There is a constant temptation to transcend proper limits in quoting from this most characteristic production of our great author.
It was my purpose simply to recall to the minds of readers an article whose authorship was scarcely known at the time of its appearance (in the July of 1862), and which has never been included in its writer's collected works.
Nothing in Hawthorne's books--not even excepting "Twice-Told Tales"--is more suggestive and eloquent of the man and the author.
The same matchless purity of style, with never a sophomoric flight nor a tinge of dulness; replete with subtle humor, and an irony whose tempered edge scarcely wounds by reason of the attendant richness of good nature that "steals away its sharpness"; as in the same soil that nourishes the keen, aggressive nettle, is always found a certain herb of healing potency. I cannot refrain from giving our readers some passages near the close. They are descriptive of certain guests at Willard's Hotel, in Washington, where the travellers lived during their stay at the Capital.

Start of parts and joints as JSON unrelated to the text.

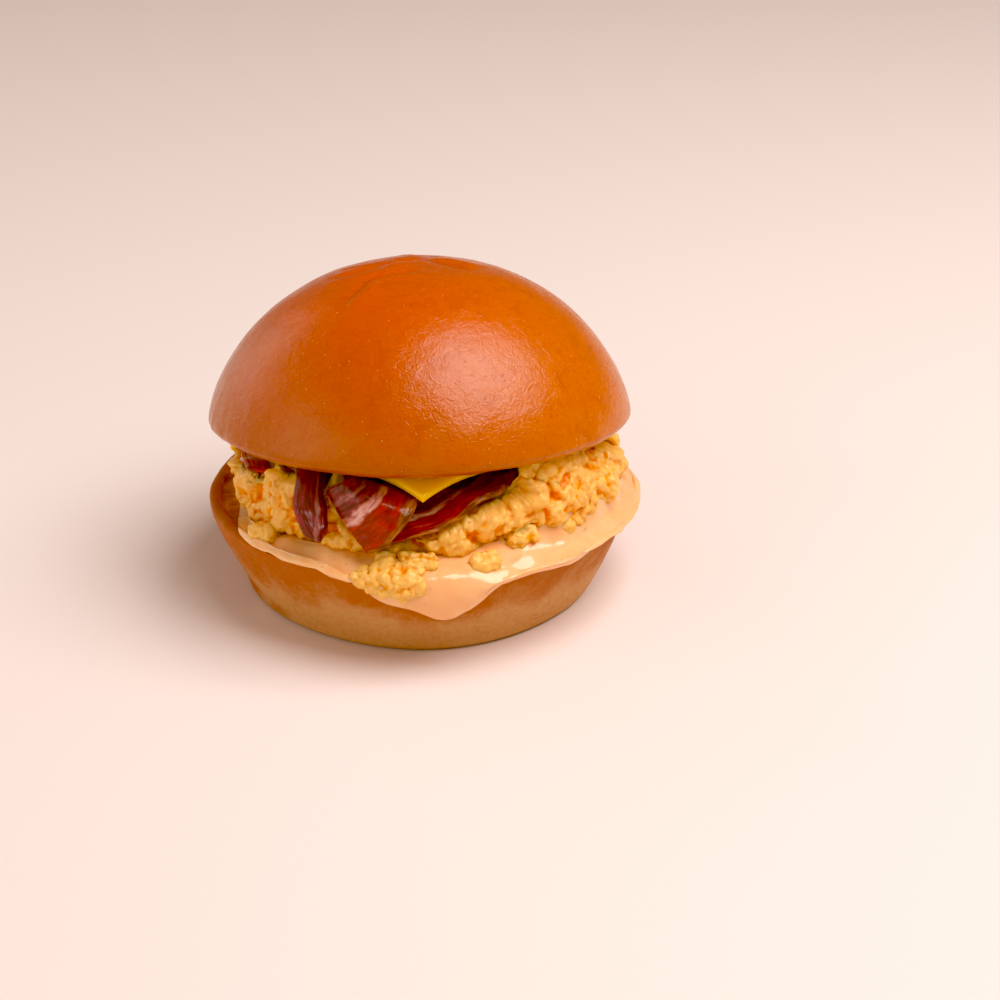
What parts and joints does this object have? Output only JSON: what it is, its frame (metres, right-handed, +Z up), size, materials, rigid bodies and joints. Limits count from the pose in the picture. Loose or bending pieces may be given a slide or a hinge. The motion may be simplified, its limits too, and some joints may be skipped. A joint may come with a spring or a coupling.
{
  "type": "bacon and cheese brioche sandwich",
  "caption": "Glazed brioche bun filled with soft scrambled egg, streaky bacon, sliced cheese and a creamy pink sauce that drips over the front.",
  "frame": {"origin": "middle of the flat underside of the heel, the lower half of the bun", "axes": "+Z up, the front where the filling shows most faces -Y, +X is to the right seen from the front"},
  "size_m": [0.1131, 0.1184, 0.0864],
  "materials": {
    "crust": "glossy egg-washed brioche crust",
    "heel_crust": "matte baked brioche crust",
    "egg": "moist soft scrambled egg",
    "sauce": "glossy creamy sauce with fine specks",
    "cheese": "smooth satin sliced cheese",
    "bacon": "greasy fried streaky bacon"
  },
  "bodies": {
    "root": {"heel": "heel_crust", "sauce": "sauce", "egg": "egg", "bacon_folded": "bacon", "bacon_left": "bacon", "bacon_side": "bacon", "cheese": "cheese", "crown": "crust"}
  },
  "joints": []
}
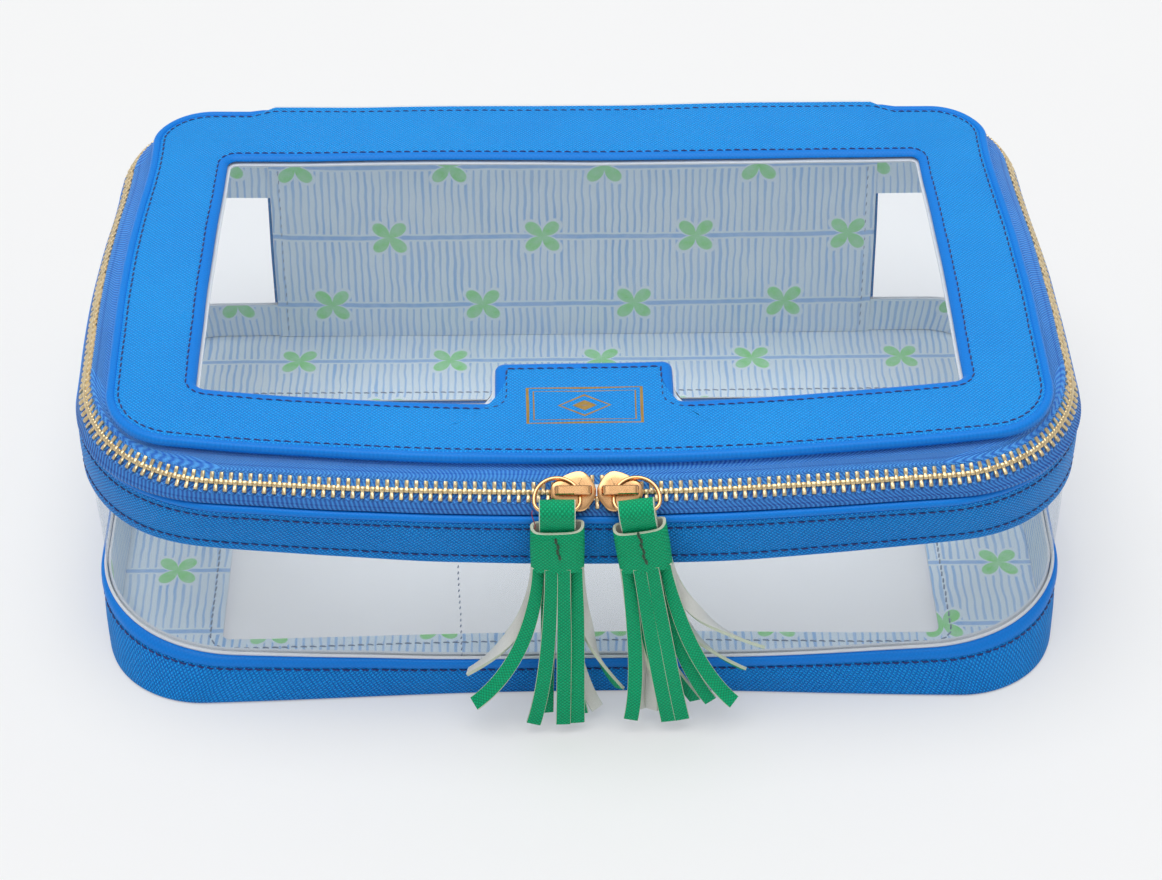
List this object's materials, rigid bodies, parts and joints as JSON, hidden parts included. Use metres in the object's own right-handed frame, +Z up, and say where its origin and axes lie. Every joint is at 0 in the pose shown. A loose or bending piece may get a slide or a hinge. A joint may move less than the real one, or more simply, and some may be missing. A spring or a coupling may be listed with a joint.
{
  "type": "mahjong case",
  "caption": "Soft zip case with clear walls and lid window, leather-bound bands, a metal zip round the front and sides, tassel pulls and a hinged lid, for storing a mahjong tile set.",
  "frame": {"origin": "on the underside, below the middle of the overall box", "axes": "+X to the viewer's right along the front, +Y to the hinge side, +Z up"},
  "size_m": [0.302, 0.2072, 0.0913],
  "materials": {
    "leather": "satin",
    "clear_pvc": "gloss",
    "board": "matte",
    "lining": "matte",
    "padding": "matte",
    "zip_tape": "matte",
    "zip_metal": "polished",
    "slider_metal": "polished",
    "tassel_leather": "satin"
  },
  "bodies": {
    "tray": {"base_frame": "leather", "base_board": "board", "base_window": "clear_pvc", "base_lining": "lining", "lower_band": "leather", "lower_band_lining": "lining", "clear_wall": "clear_pvc", "upper_band": "leather", "upper_band_lining": "lining", "shoulder_piping": "leather", "back_panel": "leather", "back_padding": "padding", "back_lining": "lining", "lower_zip_tape": "zip_tape", "lower_zip_teeth": "zip_metal", "lower_end_stops": "zip_metal"},
    "lid": {"lid_frame": "leather", "lid_board": "board", "lid_window": "clear_pvc", "lid_lining": "lining", "lid_rim": "leather", "hinge_strip": "leather", "upper_zip_tape": "zip_tape", "upper_zip_teeth": "zip_metal", "upper_end_stops": "zip_metal"},
    "left_slider_body": {"left_slider": "slider_metal", "left_bridge": "slider_metal"},
    "left_ring_body": {"left_ring": "slider_metal"},
    "left_tassel_body": {"left_tassel_strap": "tassel_leather", "left_tassel_head": "tassel_leather", "left_tassel_strands": "tassel_leather"},
    "right_slider_body": {"right_slider": "slider_metal", "right_bridge": "slider_metal"},
    "right_ring_body": {"right_ring": "slider_metal"},
    "right_tassel_body": {"right_tassel_strap": "tassel_leather", "right_tassel_head": "tassel_leather", "right_tassel_strands": "tassel_leather"}
  },
  "joints": [
    {"name": "lid_hinge", "type": "hinge", "parent": "tray", "child": "lid", "pos_m": [0, 0.10281, 0.0845], "axis": [-1, 0, 0], "range_deg": [0, 115]},
    {"name": "left_slider_run", "type": "hinge", "parent": "tray", "child": "left_slider_body", "pos_m": [0, 0.85561, 0], "axis": [0, 0, -1], "range_deg": [0, 5.17], "deforming": ["lower_zip_teeth", "upper_zip_teeth"]},
    {"name": "left_ring_swing", "type": "hinge", "parent": "left_slider_body", "child": "left_ring_body", "pos_m": [-0.00166, -0.09388, 0.08645], "axis": [0.002, 0.7194, 0.6946], "range_deg": [0, 80]},
    {"name": "left_tassel_swing", "type": "hinge", "parent": "left_ring_body", "child": "left_tassel_body", "pos_m": [-0.00727, -0.09941, 0.08364], "axis": [-1, 0, 0], "range_deg": [0, 80]},
    {"name": "right_slider_run", "type": "hinge", "parent": "tray", "child": "right_slider_body", "pos_m": [0, 0.85561, 0], "axis": [0, 0, 1], "range_deg": [0, 4.69], "deforming": ["lower_zip_teeth", "upper_zip_teeth"]},
    {"name": "right_ring_swing", "type": "hinge", "parent": "right_slider_body", "child": "right_ring_body", "pos_m": [0.00968, -0.09383, 0.08645], "axis": [0.0081, -0.7197, -0.6943], "range_deg": [0, 80]},
    {"name": "right_tassel_swing", "type": "hinge", "parent": "right_ring_body", "child": "right_tassel_body", "pos_m": [0.01534, -0.09932, 0.08364], "axis": [-1, 0, 0], "range_deg": [0, 80]}
  ]
}
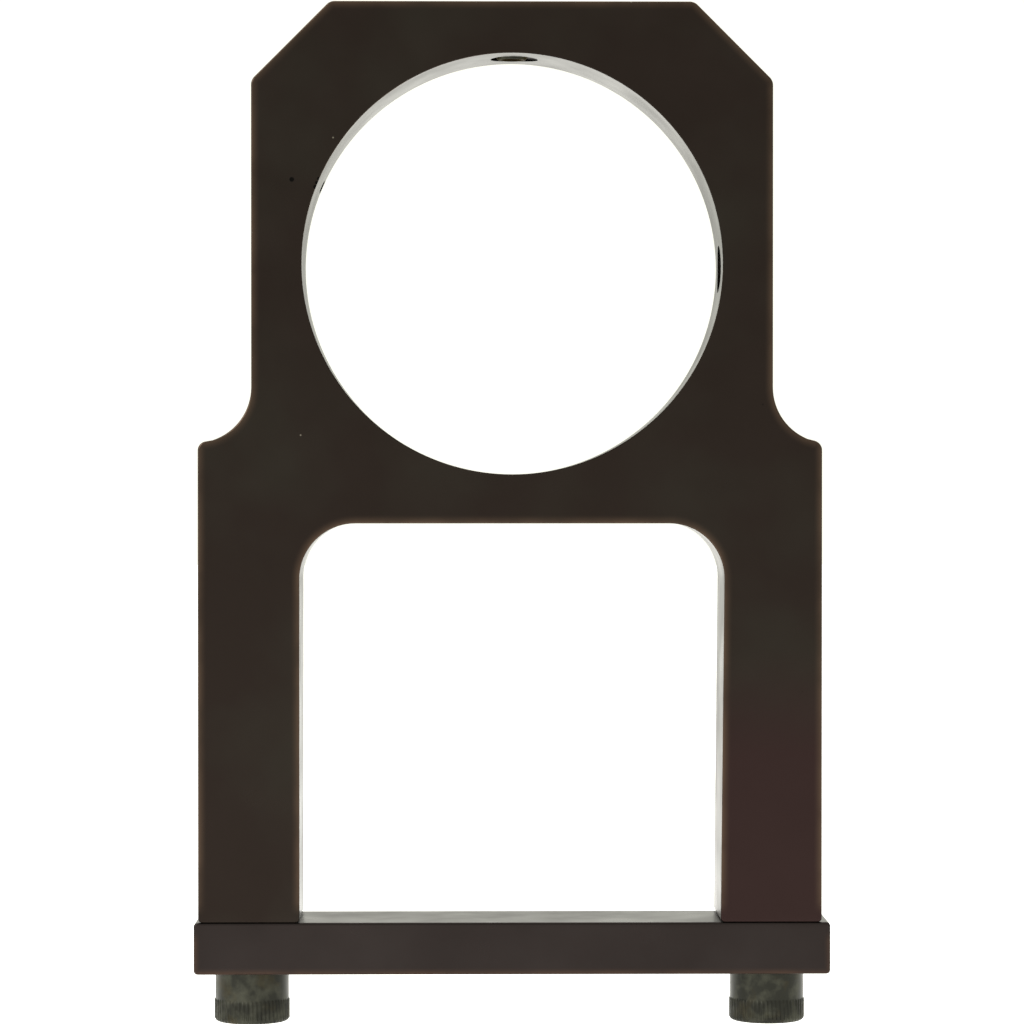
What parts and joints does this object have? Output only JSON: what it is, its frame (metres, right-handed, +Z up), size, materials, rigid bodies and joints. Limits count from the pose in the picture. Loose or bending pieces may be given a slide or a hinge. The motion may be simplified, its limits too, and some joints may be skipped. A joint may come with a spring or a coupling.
{
  "type": "watch movement holder",
  "caption": "Upright bracket with a large round bore gripped by set screws, on two legs closed by a bolted crossbar that clamps it on a rail.",
  "frame": {"origin": "centre of the large bore, at the plate's mid-thickness", "axes": "+X to the right along the crossbar, +Y to the rear along the bore, +Z up; the crossbar and the legs are at -Z"},
  "size_m": [0.0776, 0.0126, 0.1248],
  "materials": {
    "plate_anodised": "black anodised, satin",
    "bar_anodised": "black anodised, satin, a little browner",
    "black_oxide": "black oxide, oily satin"
  },
  "bodies": {
    "upright_plate": {"upright_plate": "plate_anodised"},
    "clamp_bar": {"clamp_bar": "bar_anodised"},
    "left_cap_screw": {"left_cap_screw": "black_oxide"},
    "right_cap_screw": {"right_cap_screw": "black_oxide"},
    "top_set_screw": {"top_set_screw": "black_oxide"},
    "side_set_screw": {"side_set_screw": "black_oxide"}
  },
  "joints": [
    {"name": "bar_slide", "type": "slide", "parent": "upright_plate", "child": "clamp_bar", "axis": [0, 0, -1], "range_m": [0, 0.01143]},
    {"name": "left_screw_turn", "type": "hinge", "parent": "clamp_bar", "child": "left_cap_screw", "pos_m": [-0.032, 0, -0.08655], "axis": [0, 0, -1], "range_deg": [0, 3240]},
    {"name": "right_screw_turn", "type": "hinge", "parent": "clamp_bar", "child": "right_cap_screw", "pos_m": [0.0315, 0, -0.08655], "axis": [0, 0, -1], "range_deg": [0, 3240]},
    {"name": "top_screw_travel", "type": "slide", "parent": "upright_plate", "child": "top_set_screw", "axis": [0, 0, -1], "range_m": [-0.00381, 0.00254]},
    {"name": "side_screw_travel", "type": "slide", "parent": "upright_plate", "child": "side_set_screw", "axis": [-1, 0, 0], "range_m": [-0.00254, 0.00381]}
  ],
  "couplings": [
    {"joint": "left_screw_turn", "follows": "bar_slide", "rad_per_m": 4947.4},
    {"joint": "right_screw_turn", "follows": "bar_slide", "rad_per_m": 4947.4}
  ]
}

This portion of Hawthorne's last magazine article recalls forcibly passages in the first of his published stories, "The Gray Champion."
"It is curious to observe what antiquated figures and costumes sometimes make their appearance at Willard's. You meet elderly men with frilled shirt-fronts, for example, the fashion of which adornment passed away from among the people of this world half a century ago.
"It is as if one of Stuart's portraits were walking abroad.
"I see no way of accounting for this, except that the troubles of the times, the impiety of traitors, and the peril of our sacred Union and Constitution have disturbed in their honored graves, some of the venerable fathers of the country, and summoned them forth to protest against the meditated and half-accomplished sacrilege.
"If it be so, their wonted fires are not altogether extinguished in their ashes,--in their throats, I might rather say,--for I beheld one of these excellent old men quaffing such a horn of Bourbon whiskey as a toper of the present century would be loath to venture upon.
"But, really, one would be glad to know where these strange figures come from.